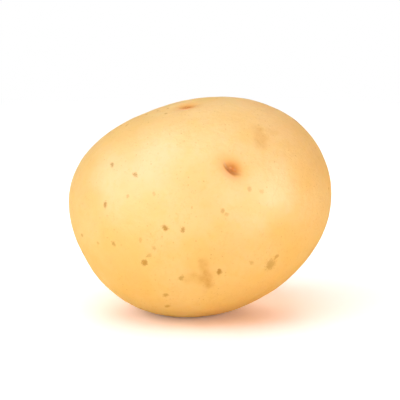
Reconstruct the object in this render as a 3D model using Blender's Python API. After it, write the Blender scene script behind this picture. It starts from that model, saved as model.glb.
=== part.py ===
# A table potato with a thin smooth skin, grown as one piece and lying on a small flat spot.
# Metres, +Z up. The origin is on the ground, under the middle of the potato.
# +X points to the rose end, which is lifted, -X to the stem end, and -Y to the front.
# A place on the skin is given as the potato's middle sees it: azimuth 0 is the front,
# 90 is the rose end, and elevation is the angle above level, both in degrees.

from math import cos, exp, pi, radians, sin, tan

import bmesh
import bpy
from mathutils import Matrix, Vector

MM = 0.001

# Body, before it is tilted
HALF_LENGTH = 36.0 * MM
HALF_DEPTH = 29.0 * MM
HALF_HEIGHT = 29.8 * MM
FULLNESS = 2.12  # 2 is an ellipsoid, and more is boxier
STEM_END_FULLNESS = 0.034  # how much thicker the stem end is than the middle
TILT = radians(18)  # lift of the rose end
SEGMENTS = 24  # quads along each side of the ball's six patches

# Soft swells and hollows of the body: azimuth, elevation, spread in degrees, height
SWELLS = (
    (-90, 12, 20, 2.7 * MM),  # shoulder of the stem end
    (90, -70, 20, 0.8 * MM),  # underside, near the resting spot
    (90, 20, 24, 0.3 * MM),  # rose end
    (175, 25, 28, 0.9 * MM),  # high on the back
    (150, -22, 24, -0.7 * MM),  # low on the back
    (-150, -5, 22, -0.5 * MM),  # beside the stem scar
    (12, -6, 20, -0.3 * MM),  # middle of the front
)

# Eyes: azimuth, elevation, turn of the long side in degrees, half width, half height, depth
EYES = (
    (19, 30, -45, 3.4 * MM, 2.4 * MM, 0.9 * MM),
    (-36, 78, 30, 3.2 * MM, 2.2 * MM, 0.8 * MM),
    (170, 34, 78, 3.6 * MM, 2.6 * MM, 1.0 * MM),
    (-158, 12, 84, 3.4 * MM, 2.4 * MM, 0.8 * MM),
    (152, -22, -80, 3.6 * MM, 2.6 * MM, 1.0 * MM),
    (80, -50, 10, 3.2 * MM, 2.2 * MM, 0.8 * MM),
    (-140, -42, 60, 3.0 * MM, 2.2 * MM, 0.7 * MM),
    (118, 46, -60, 3.2 * MM, 2.4 * MM, 0.9 * MM),
    (99, -10, 20, 3.0 * MM, 2.2 * MM, 0.9 * MM),
    (130, 6, 80, 3.0 * MM, 2.2 * MM, 1.0 * MM),
    (110, 20, -30, 2.8 * MM, 2.4 * MM, 1.1 * MM),
)

# Stem scar, where the potato hung on its stolon
STEM_SCAR = (-114, -8)
STEM_SCAR_RADIUS = 4.2 * MM
STEM_SCAR_DEPTH = 1.5 * MM

FLAT_PRESS = 1.0 * MM  # height that the flat resting spot takes off the underside

SKIN_COLOUR = (0.95, 0.63, 0.21, 1.0)
SKIN_ROUGHNESS = 0.5


def toward(azimuth, elevation):
    """The direction from the potato's middle to a place on its skin."""
    turn, lift = radians(azimuth), radians(elevation)
    return Vector((cos(lift) * sin(turn), -cos(lift) * cos(turn), sin(lift)))


def make_ball():
    """A ball of even quads with radius 1, from a cube."""
    ball = bmesh.new()
    bmesh.ops.create_cube(ball, size=2.0)
    bmesh.ops.subdivide_edges(ball, edges=ball.edges[:], cuts=SEGMENTS - 1, use_grid_fill=True)
    for vert in ball.verts:
        vert.co = Vector([tan(step * pi / 4) for step in vert.co]).normalized()
    return ball


def body_radius(direction):
    """Distance from the middle to the smooth body, in one direction."""
    own = Matrix.Rotation(TILT, 3, "Y") @ direction
    thickness = 1 - STEM_END_FULLNESS * own.x
    halves = (HALF_LENGTH, HALF_DEPTH * thickness, HALF_HEIGHT * thickness)
    total = sum(abs(part / half) ** FULLNESS for part, half in zip(own, halves))
    radius = total ** (-1 / FULLNESS)
    for azimuth, elevation, spread, height in SWELLS:
        away = direction.angle(toward(azimuth, elevation)) / radians(spread)
        radius += height * exp(-away * away / 2)
    return radius


def shape_body(ball):
    for vert in ball.verts:
        vert.co = vert.co * body_radius(vert.co)


def settle(body):
    """Puts the middle over the origin, with the underside FLAT_PRESS below the ground."""
    lowest = Vector([min(vert.co[axis] for vert in body.verts) for axis in range(3)])
    highest = Vector([max(vert.co[axis] for vert in body.verts) for axis in range(3)])
    middle = (lowest + highest) / 2
    shift = Vector((-middle.x, -middle.y, -lowest.z - FLAT_PRESS))
    bmesh.ops.translate(body, verts=body.verts[:], vec=shift)
    return Vector((0, 0, (highest.z + shift.z) / 2))


def press_dimple(body, middle, azimuth, elevation, turn, half_width, half_height, depth):
    """Presses one soft dimple into the skin, straight towards the middle."""
    out = toward(azimuth, elevation)
    level = Vector((0, 0, 1)).cross(out).normalized()
    along = Matrix.Rotation(radians(turn), 3, out) @ level
    across = out.cross(along)
    for vert in body.verts:
        place = vert.co - middle
        if place.dot(out) > 0:
            wide = place.dot(along) / half_width
            high = place.dot(across) / half_height
            vert.co -= out * (depth * exp(-wide * wide - high * high))


def press_flat_spot(body):
    for vert in body.verts:
        vert.co.z = max(vert.co.z, 0.0)


def skin_material():
    skin = bpy.data.materials.new("skin")
    skin.use_nodes = True
    shader = skin.node_tree.nodes["Principled BSDF"]
    shader.inputs["Base Color"].default_value = SKIN_COLOUR
    shader.inputs["Roughness"].default_value = SKIN_ROUGHNESS
    shader.inputs["Metallic"].default_value = 0.0
    return skin


def make_potato():
    body = make_ball()
    shape_body(body)
    middle = settle(body)
    for eye in EYES:
        press_dimple(body, middle, *eye)
    radius = STEM_SCAR_RADIUS
    press_dimple(body, middle, *STEM_SCAR, 0, radius, radius, STEM_SCAR_DEPTH)
    press_flat_spot(body)

    mesh = bpy.data.meshes.new("potato")
    body.to_mesh(mesh)
    body.free()
    mesh.shade_smooth()
    mesh.materials.append(skin_material())
    potato = bpy.data.objects.new("potato", mesh)
    bpy.context.scene.collection.objects.link(potato)


for old in list(bpy.data.objects):
    bpy.data.objects.remove(old, do_unlink=True)

make_potato()
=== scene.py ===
from math import cos, exp, pi, radians, sin
from random import Random

import bpy
from mathutils import Matrix, Vector, kdtree, noise


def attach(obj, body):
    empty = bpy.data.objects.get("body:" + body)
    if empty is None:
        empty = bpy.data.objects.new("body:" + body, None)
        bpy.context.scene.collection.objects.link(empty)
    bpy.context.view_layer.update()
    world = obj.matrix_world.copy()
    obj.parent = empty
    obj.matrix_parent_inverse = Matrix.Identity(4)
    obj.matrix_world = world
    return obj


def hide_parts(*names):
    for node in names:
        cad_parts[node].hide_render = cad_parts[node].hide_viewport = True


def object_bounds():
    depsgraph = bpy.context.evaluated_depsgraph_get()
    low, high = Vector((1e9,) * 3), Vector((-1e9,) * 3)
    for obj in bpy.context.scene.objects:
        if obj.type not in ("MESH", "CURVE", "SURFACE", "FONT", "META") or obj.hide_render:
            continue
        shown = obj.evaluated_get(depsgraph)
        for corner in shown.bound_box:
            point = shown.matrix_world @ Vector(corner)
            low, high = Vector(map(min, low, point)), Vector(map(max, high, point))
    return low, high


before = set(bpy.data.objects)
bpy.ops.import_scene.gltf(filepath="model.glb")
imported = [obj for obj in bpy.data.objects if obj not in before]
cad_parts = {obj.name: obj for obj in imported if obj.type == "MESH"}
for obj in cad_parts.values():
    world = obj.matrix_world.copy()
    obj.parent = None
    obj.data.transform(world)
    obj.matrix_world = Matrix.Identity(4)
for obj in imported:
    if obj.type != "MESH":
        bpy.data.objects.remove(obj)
cadLow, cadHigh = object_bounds()
middle = (cadLow + cadHigh) / 2
mm = 0.001
print("frame loaded, potato is", [round(side / mm, 1) for side in cadHigh - cadLow], "mm")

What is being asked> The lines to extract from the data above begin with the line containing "mesh.shade_smooth()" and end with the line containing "obj.matrix_world = world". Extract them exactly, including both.

Exercise response>
    mesh.shade_smooth()
    mesh.materials.append(skin_material())
    potato = bpy.data.objects.new("potato", mesh)
    bpy.context.scene.collection.objects.link(potato)


for old in list(bpy.data.objects):
    bpy.data.objects.remove(old, do_unlink=True)

make_potato()
=== scene.py ===
from math import cos, exp, pi, radians, sin
from random import Random

import bpy
from mathutils import Matrix, Vector, kdtree, noise


def attach(obj, body):
    empty = bpy.data.objects.get("body:" + body)
    if empty is None:
        empty = bpy.data.objects.new("body:" + body, None)
        bpy.context.scene.collection.objects.link(empty)
    bpy.context.view_layer.update()
    world = obj.matrix_world.copy()
    obj.parent = empty
    obj.matrix_parent_inverse = Matrix.Identity(4)
    obj.matrix_world = world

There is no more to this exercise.